La définition d’influenceur est si large qu’elle peut comprendre des médias spécialisés sur les crypto-monnaies, des créateurs de contenu sur YouTube et Twitch, des pages d’information et de partage sur les réseaux sociaux tels que Facebook et des publications Twitter, ainsi que des groupes de discussion sur Telegram et Discord qui rassemblent beaucoup de lecteurs.
En face de cette idée de bannir les communications payantes, des alternatives sont proposées. Mais selon moi, ces propositions sont dangereuses, ne correspondent pas à la réalité et ne sont pas vraiment des alternatives à part entière.
Les « alternatives » à l’AMF incluent systématiquement un enregistrement des influenceurs auprès de l’Autorité des Marchés Financiers avant qu’ils puissent poursuivre leur promotion et une autorisation pour les influenceurs enregistrés de promouvoir uniquement les produits et services des annonceurs agréés PSAN. Et, le 17 mars, cette seconde alternative a été ajoutée à la proposition de loi.
Donc, pourquoi vous dire que ces possibilités ne sont pas viables ?
Les influenceurs non enregistrés auprès de l’AMF ne peuvent pas promouvoir des actifs numériques à risque de perte en capital. Mais le problème, c’est que cette définition est trop large. Elle englobe les services additionnels sur les cryptoactifs, les ICO, les collections NFT et les protocoles de finance décentralisée. Donc, presque tout ce qui se trouve dans l’écosystème des cryptoactifs serait interdit.
Une interdiction de faire de la promotion de projets liés aux cryptoactifs par des influenceurs « non enregistrés auprès de l’AMF » peut être une bonne idée.

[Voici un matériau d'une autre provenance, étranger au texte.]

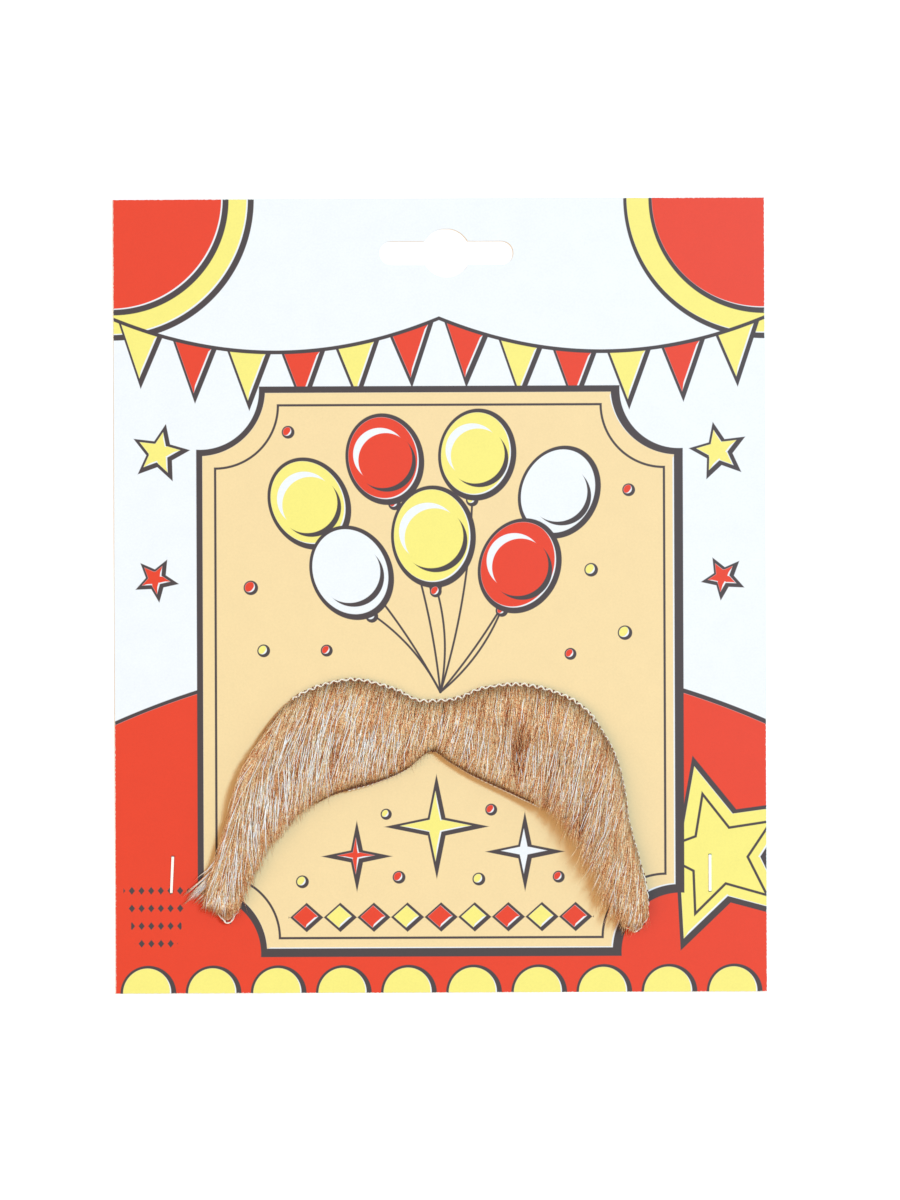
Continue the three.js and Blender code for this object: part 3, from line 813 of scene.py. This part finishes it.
def lying_strands(count, pale):
    """Paths, radii and tints of strands that are rooted in the net and lie along their sections."""
    rows = spread_rows(count)
    if pale:
        rows = rows[random.random(count) < by_row(WHITE_SHARE, rows)]
        count = len(rows)
    at_edge = random.random(count) < EDGE_SHARE
    start = np.where(at_edge, random.uniform(*EDGE_START, count), random.uniform(*BROWN_START, count))
    if pale:
        start = random.uniform(*WHITE_START, count)
    edge_lean = by_row(EDGE_LEAN, rows) * np.clip(1 - start / 0.35, 0, 1)
    root, free = surface(rows, 0.0), surface(rows, 1.0)
    section = (free - root)[:, :2]
    length_of_section = np.linalg.norm(section, axis=1)
    ahead = section / length_of_section[:, None]
    side = np.stack([-ahead[:, 1], ahead[:, 0]], -1)

    # Locks: strands draw together towards their tips
    band = np.floor(start * 4 + random.uniform(-0.4, 0.4, count)).astype(int)
    place = across_at(rows)
    lock = np.floor(place / LOCK_WIDTH + LOCK_SHIFT * band).astype(int)
    lock_seed = (lock * 7 + band * 131) % LOCK_SEEDS
    lock_random = np.random.default_rng(5).uniform(-1, 1, (LOCK_SEEDS, 4))[lock_seed]
    to_centre = (lock - LOCK_SHIFT * band + 0.5) * LOCK_WIDTH - place + 0.3 * lock_random[:, 0]
    pull = np.zeros(count) if pale else random.uniform(0.0, 0.35, count)

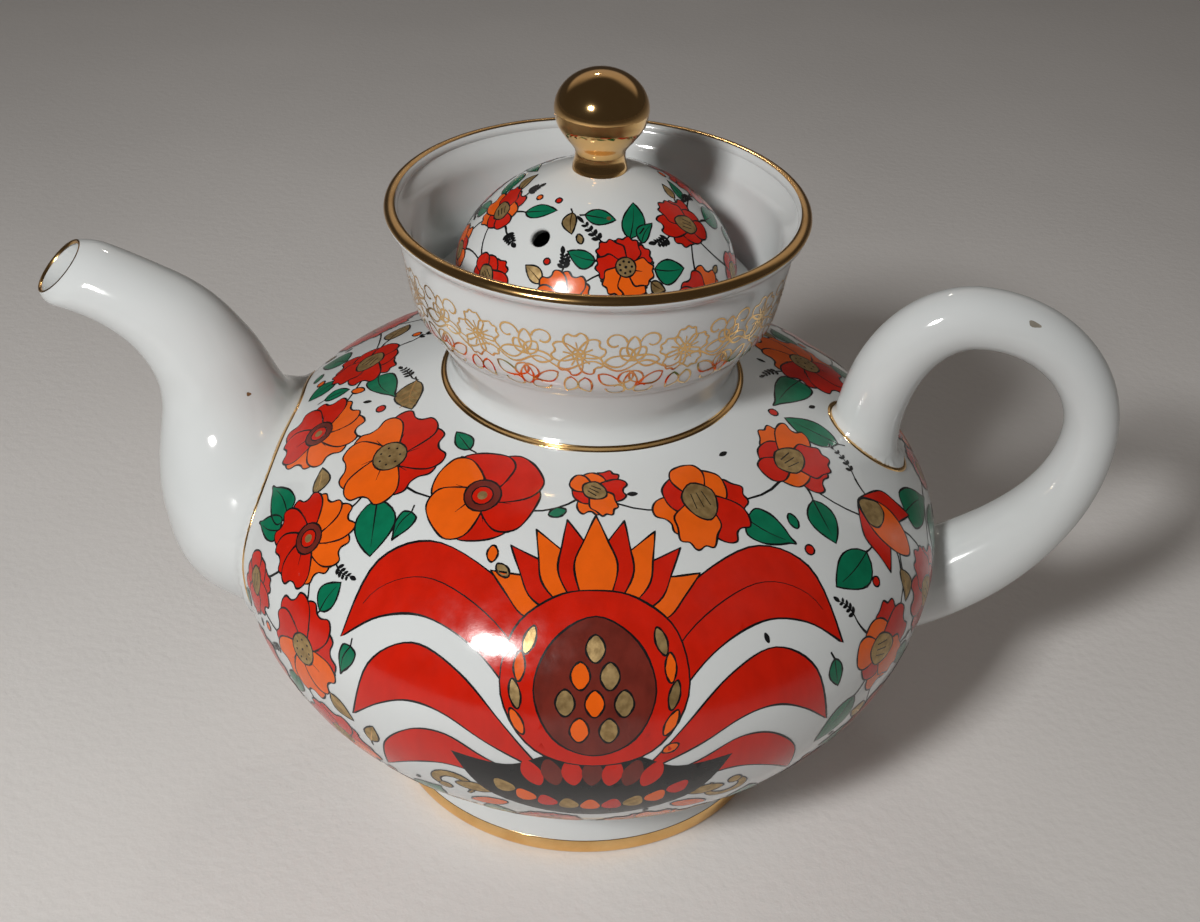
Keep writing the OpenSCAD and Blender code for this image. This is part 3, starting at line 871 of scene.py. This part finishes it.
def stem(b, p0, p1, bow):
    """A thin twig between two points of the current drawing."""
    a, c = np.array(p0, float), np.array(p1, float)
    d = c - a
    side = np.array([-d[1], d[0]]) * bow
    b.stroke(bend(a, d / 3 + side, c, d / 3 - side, 8), b.line * 1.25)


class Ground:
    """Keeps the places taken on a skin, so that motifs stay clear of each other."""

    def __init__(self, skin, low, high, roots=()):
        self.skin, self.low, self.high, self.roots = skin, low, high, roots
        self.spots, self.radii = [], []

    def clear(self, az, y, r, extra=0.0, edge=1.0):
        if y - r * edge < self.low or y + r * edge > self.high:
            return False
        a = (az + 180) % 360 - 180
        round_r = float(self.skin.radius(y))
        for k, path in enumerate(self.roots):
            ang = a if k or a < 0 else a - 360
            q = np.stack([(path[:, 0] - ang) * pi / 180 * round_r, path[:, 1] - y], 1)
            if np.hypot(q[:, 0], q[:, 1]).min() < r + ROOT_ROOM or inside(q, 0.0, 0.0):
                return False
        if not self.spots:
            return True
        gap = np.linalg.norm(np.array(self.spots) - self.skin.at(radians(az), y), axis=1)
        return (gap - np.array(self.radii)).min() > r + extra

    def take(self, az, y, r):
        self.spots.append(self.skin.at(radians(az), y))
        self.radii.append(r)

    def offset(self, az, y, dx, dy):
        return az + degrees(dx / float(self.skin.radius(y + dy))), y + dy

    def apart(self, a, b):
        """Run round the skin from one flower to another, and up it."""
        across = float(self.skin.radius((a[1] + b[1]) / 2))
        return ((b[0] - a[0] + 180) % 360 - 180) * pi / 180 * across, b[1] - a[1]

    def any_place(self, rng):
        return rng.uniform(-180, 180), rng.uniform(self.low, self.high)

    def claim(self, places, extra, edge):
        """Takes all of some places, if all are clear."""
        if not all(self.clear(*q, extra, edge) for q in places):
            return False
        for q in places:
            self.take(*q)
        return True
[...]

Une telle interdiction vérifierait les compétences et l’éthique de ces communicants, mais cela serait difficilement applicable puisque la majorité d’entre eux ne sont ni Français, ni résidents fiscaux Français, et n’ont pas d’activité en France. En outre, cela nécessiterait de mobiliser de nouvelles ressources humaines auprès du régulateur, mais l’Autorité des Marchés Financiers est déjà sous-dotée pour les enregistrements des entreprises.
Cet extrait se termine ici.